— Begin SOURCE MATERIAL —

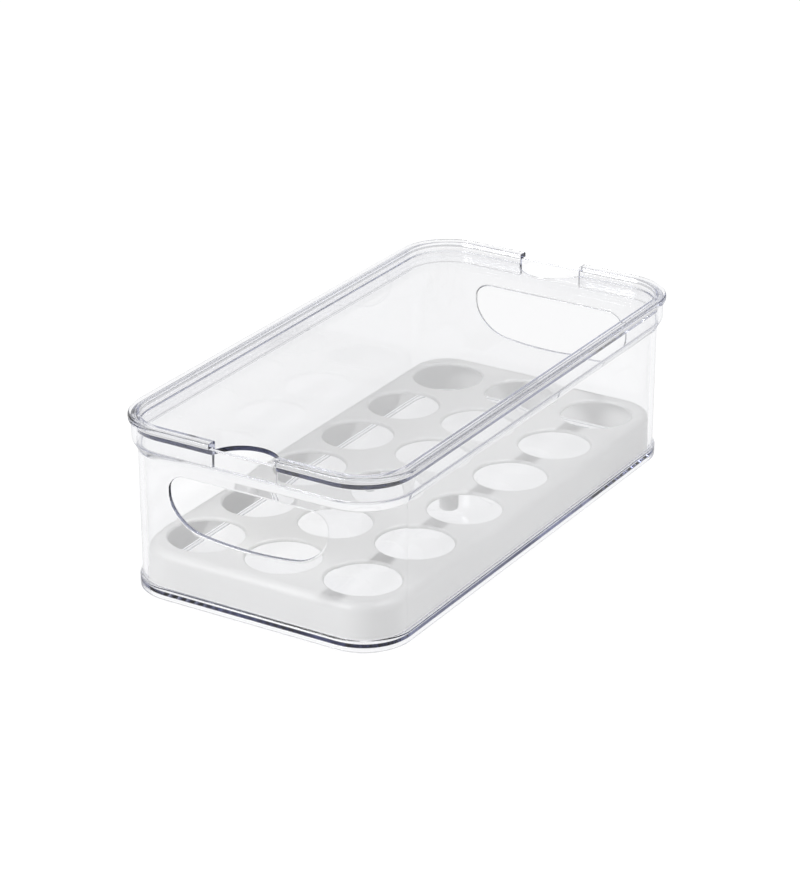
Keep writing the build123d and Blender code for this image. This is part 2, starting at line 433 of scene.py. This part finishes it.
post = start("post", bpy.ops.mesh.primitive_cylinder_add, vertices=48, radius=post_radius,
             depth=(deck_underside + 0.5 - post_foot) * mm)
bpy.ops.transform.translate(value=(0, 0, (deck_underside + 0.5 + post_foot) / 2 * mm))
select(post, lambda face: face.normal.z < -0.9, "FACE")
bpy.ops.mesh.inset(thickness=post_radius - post_bore)
bpy.ops.mesh.extrude_region_move(
    TRANSFORM_OT_translate={"value": (0, 0, (deck_underside + 0.2 - post_foot) * mm)})
select(post, lambda edge: all(
    v.co.z < (post_foot + 0.1) * mm and v.co.xy.length > post_radius - 0.1 * mm
    for v in edge.verts))
bpy.ops.mesh.bevel(offset=post_rounding, segments=5)
bpy.ops.object.mode_set(mode="OBJECT")
for side in (-1, 1):
    combine(tray, "UNION", copied(post, (side * seat_pitch.x / 2, 0, 0)))
bpy.data.objects.remove(post)

punch = start("punch", bpy.ops.mesh.primitive_cylinder_add, vertices=96, radius=seat_radius,
              depth=20 * mm, location=(0, 0, deck_top * mm))
bpy.ops.object.mode_set(mode="OBJECT")
for row in range(seat_rows):
    for column in range(seat_columns):
        combine(tray, "DIFFERENCE", copied(punch, (*seat_centre(column, row), 0)))
bpy.data.objects.remove(punch)
for height, rounding in zip((deck_top, deck_underside), seat_rims):
    soften(tray, rounding, lambda point: abs(point.z - height * mm) < 0.02 * mm
           and abs((point.xy - nearest_seat(point)).length - seat_radius) < 0.1 * mm)

grey_plastic = bpy.data.materials.new("grey_plastic")
tree = blank_tree(grey_plastic)
spot = tree.node("ShaderNodeTexCoord", output="Object")
grain = tree.node("ShaderNodeTexNoise", {}, {"Vector": spot, "Scale": 1500.0, "Detail": 2.0})
flow = tree.node("ShaderNodeTexNoise", {}, {"Vector": spot, "Scale": 22.0, "Detail": 3.0})
shade = tree.node("ShaderNodeMix", {"data_type": "RGBA"}, {
    0: flow, 6: tray_greys[0], 7: tray_greys[1]}, output=2)
texture = tree.node("ShaderNodeBump", {}, {
    "Height": grain, "Strength": 0.25, "Distance": grain_height})
satin = tree.node("ShaderNodeBsdfPrincipled", {}, {
    "Base Color": shade, "Roughness": 0.38 + grain * 0.16, "Normal": texture})
tree.node("ShaderNodeOutputMaterial", {}, {"Surface": satin})
place(tray, "egg_tray", "egg_tray", grey_plastic)

# Lid: one clear styrene moulding that lifts straight off. A flat panel is set down inside a raised
# rim, whose lip lies over the bin's collar and whose skirt stands on the bin's ledge. At each
# short end a notch through the rim and a half-round scoop in the panel let a finger under it.
lid_lip = (91.5, 94.5)          # underside, top
lid_skirt = (4.0, 6.0, 80.9)    # outside and inside, in from the lip's outline; lower edge
lid_panel = (87.2, 89.7)        # underside, top
panel_rounding = 0.3            # where the panel meets the skirt and the rim
notch_width = 36.4 * mm
scoop_reach = 18.9 * mm         # how far the scoop comes in from the lip's end
cut_rounding = 0.4
cut_middle, cut_height, cut_depth = 90 * mm, 30 * mm, 10 * mm

skirt_outside, skirt_inside, skirt_bottom = lid_skirt
lid_shell = moulding("lid_shell", [
    (skirt_inside, lid_panel[0], panel_rounding), (skirt_inside, skirt_bottom, 0.2),
    (skirt_outside, skirt_bottom, 0.2), (skirt_outside, lid_lip[0], 0.2),
    (0.0, lid_lip[0], 0.5), (0.0, lid_lip[1], 1.2),
    (skirt_inside, lid_lip[1], 0.6), (skirt_inside, lid_panel[1], panel_rounding)])
rim_end = rim_length / 2 - skirt_inside * mm
scoop_rise = scoop_reach - skirt_inside * mm
scoop_radius = (scoop_rise**2 + (notch_width / 2) ** 2) / (2 * scoop_rise)
for end in (-1, 1):
    notch_place = (0, end * (rim_end + cut_depth / 2), cut_middle)
    notch = start("notch", bpy.ops.mesh.primitive_cube_add, size=1, location=notch_place)
    bpy.ops.transform.resize(
        value=(notch_width, cut_depth, cut_height), center_override=notch_place)
    bpy.ops.object.mode_set(mode="OBJECT")
    scoop_place = (0, end * (rim_length / 2 - scoop_reach + scoop_radius), cut_middle)
    scoop = start("scoop", bpy.ops.mesh.primitive_cylinder_add, vertices=192,
                  radius=scoop_radius, depth=cut_height, location=scoop_place)
    bpy.ops.mesh.bisect(plane_co=(0, end * rim_end, 0), plane_no=(0, end, 0),
                        use_fill=True, clear_outer=True)
    bpy.ops.object.mode_set(mode="OBJECT")
    for cutter in (notch, scoop):
        combine(lid_shell, "DIFFERENCE", cutter)
soften(lid_shell, cut_rounding, lambda point: abs(point.x) < notch_width / 2 + mm
       and abs(point.y) > rim_length / 2 - scoop_reach - mm)
place(lid_shell, "lid", "lid", clear_plastic)

# Picture: colours as they are, and enough bounces for light to find its way along the inside of
# a clear wall and out at its edge.
edge_bounces = 64
scene = bpy.context.scene
scene.view_settings.view_transform = "Standard"
scene.cycles.max_bounces = edge_bounces
scene.cycles.glossy_bounces = edge_bounces
scene.cycles.transmission_bounces = edge_bounces
scene.cycles.transparent_max_bounces = 24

— End SOURCE MATERIAL —

◆ PROBLEM STATEMENT ◆
Repeat the data exactly. Leave nothing out.

◆ FULL SOLUTION ◆
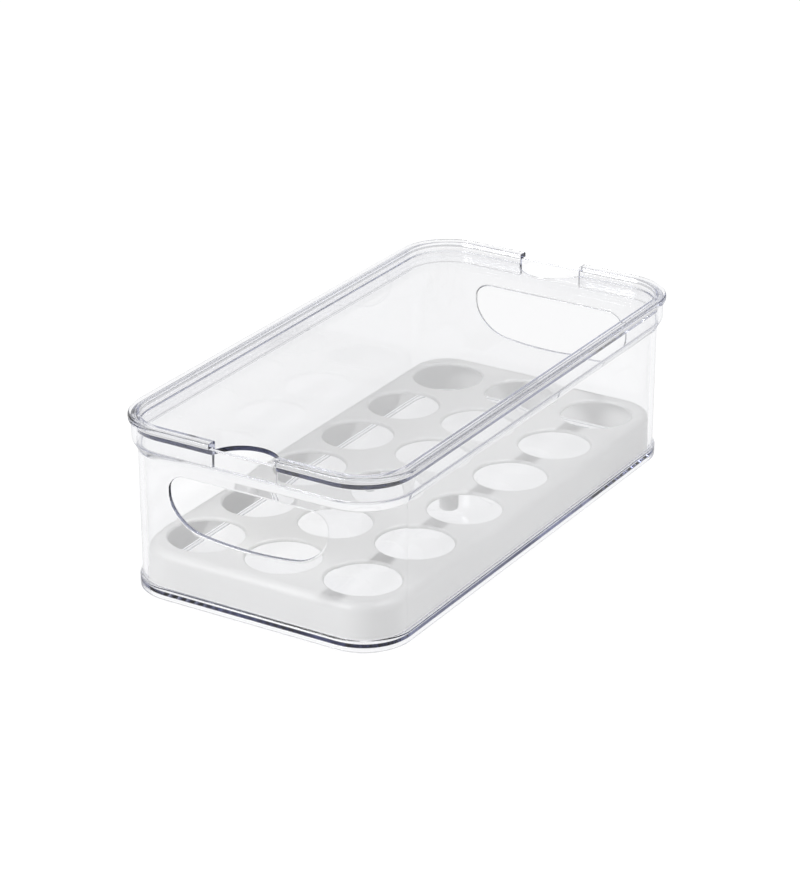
Keep writing the build123d and Blender code for this image. This is part 2, starting at line 433 of scene.py. This part finishes it.
post = start("post", bpy.ops.mesh.primitive_cylinder_add, vertices=48, radius=post_radius,
             depth=(deck_underside + 0.5 - post_foot) * mm)
bpy.ops.transform.translate(value=(0, 0, (deck_underside + 0.5 + post_foot) / 2 * mm))
select(post, lambda face: face.normal.z < -0.9, "FACE")
bpy.ops.mesh.inset(thickness=post_radius - post_bore)
bpy.ops.mesh.extrude_region_move(
    TRANSFORM_OT_translate={"value": (0, 0, (deck_underside + 0.2 - post_foot) * mm)})
select(post, lambda edge: all(
    v.co.z < (post_foot + 0.1) * mm and v.co.xy.length > post_radius - 0.1 * mm
    for v in edge.verts))
bpy.ops.mesh.bevel(offset=post_rounding, segments=5)
bpy.ops.object.mode_set(mode="OBJECT")
for side in (-1, 1):
    combine(tray, "UNION", copied(post, (side * seat_pitch.x / 2, 0, 0)))
bpy.data.objects.remove(post)

punch = start("punch", bpy.ops.mesh.primitive_cylinder_add, vertices=96, radius=seat_radius,
              depth=20 * mm, location=(0, 0, deck_top * mm))
bpy.ops.object.mode_set(mode="OBJECT")
for row in range(seat_rows):
    for column in range(seat_columns):
        combine(tray, "DIFFERENCE", copied(punch, (*seat_centre(column, row), 0)))
bpy.data.objects.remove(punch)
for height, rounding in zip((deck_top, deck_underside), seat_rims):
    soften(tray, rounding, lambda point: abs(point.z - height * mm) < 0.02 * mm
           and abs((point.xy - nearest_seat(point)).length - seat_radius) < 0.1 * mm)

grey_plastic = bpy.data.materials.new("grey_plastic")
tree = blank_tree(grey_plastic)
spot = tree.node("ShaderNodeTexCoord", output="Object")
grain = tree.node("ShaderNodeTexNoise", {}, {"Vector": spot, "Scale": 1500.0, "Detail": 2.0})
flow = tree.node("ShaderNodeTexNoise", {}, {"Vector": spot, "Scale": 22.0, "Detail": 3.0})
shade = tree.node("ShaderNodeMix", {"data_type": "RGBA"}, {
    0: flow, 6: tray_greys[0], 7: tray_greys[1]}, output=2)
texture = tree.node("ShaderNodeBump", {}, {
    "Height": grain, "Strength": 0.25, "Distance": grain_height})
satin = tree.node("ShaderNodeBsdfPrincipled", {}, {
    "Base Color": shade, "Roughness": 0.38 + grain * 0.16, "Normal": texture})
tree.node("ShaderNodeOutputMaterial", {}, {"Surface": satin})
place(tray, "egg_tray", "egg_tray", grey_plastic)

# Lid: one clear styrene moulding that lifts straight off. A flat panel is set down inside a raised
# rim, whose lip lies over the bin's collar and whose skirt stands on the bin's ledge. At each
# short end a notch through the rim and a half-round scoop in the panel let a finger under it.
lid_lip = (91.5, 94.5)          # underside, top
lid_skirt = (4.0, 6.0, 80.9)    # outside and inside, in from the lip's outline; lower edge
lid_panel = (87.2, 89.7)        # underside, top
panel_rounding = 0.3            # where the panel meets the skirt and the rim
notch_width = 36.4 * mm
scoop_reach = 18.9 * mm         # how far the scoop comes in from the lip's end
cut_rounding = 0.4
cut_middle, cut_height, cut_depth = 90 * mm, 30 * mm, 10 * mm

skirt_outside, skirt_inside, skirt_bottom = lid_skirt
lid_shell = moulding("lid_shell", [
    (skirt_inside, lid_panel[0], panel_rounding), (skirt_inside, skirt_bottom, 0.2),
    (skirt_outside, skirt_bottom, 0.2), (skirt_outside, lid_lip[0], 0.2),
    (0.0, lid_lip[0], 0.5), (0.0, lid_lip[1], 1.2),
    (skirt_inside, lid_lip[1], 0.6), (skirt_inside, lid_panel[1], panel_rounding)])
rim_end = rim_length / 2 - skirt_inside * mm
scoop_rise = scoop_reach - skirt_inside * mm
scoop_radius = (scoop_rise**2 + (notch_width / 2) ** 2) / (2 * scoop_rise)
for end in (-1, 1):
    notch_place = (0, end * (rim_end + cut_depth / 2), cut_middle)
    notch = start("notch", bpy.ops.mesh.primitive_cube_add, size=1, location=notch_place)
    bpy.ops.transform.resize(
        value=(notch_width, cut_depth, cut_height), center_override=notch_place)
    bpy.ops.object.mode_set(mode="OBJECT")
    scoop_place = (0, end * (rim_length / 2 - scoop_reach + scoop_radius), cut_middle)
    scoop = start("scoop", bpy.ops.mesh.primitive_cylinder_add, vertices=192,
                  radius=scoop_radius, depth=cut_height, location=scoop_place)
    bpy.ops.mesh.bisect(plane_co=(0, end * rim_end, 0), plane_no=(0, end, 0),
                        use_fill=True, clear_outer=True)
    bpy.ops.object.mode_set(mode="OBJECT")
    for cutter in (notch, scoop):
        combine(lid_shell, "DIFFERENCE", cutter)
soften(lid_shell, cut_rounding, lambda point: abs(point.x) < notch_width / 2 + mm
       and abs(point.y) > rim_length / 2 - scoop_reach - mm)
place(lid_shell, "lid", "lid", clear_plastic)

# Picture: colours as they are, and enough bounces for light to find its way along the inside of
# a clear wall and out at its edge.
edge_bounces = 64
scene = bpy.context.scene
scene.view_settings.view_transform = "Standard"
scene.cycles.max_bounces = edge_bounces
scene.cycles.glossy_bounces = edge_bounces
scene.cycles.transmission_bounces = edge_bounces
scene.cycles.transparent_max_bounces = 24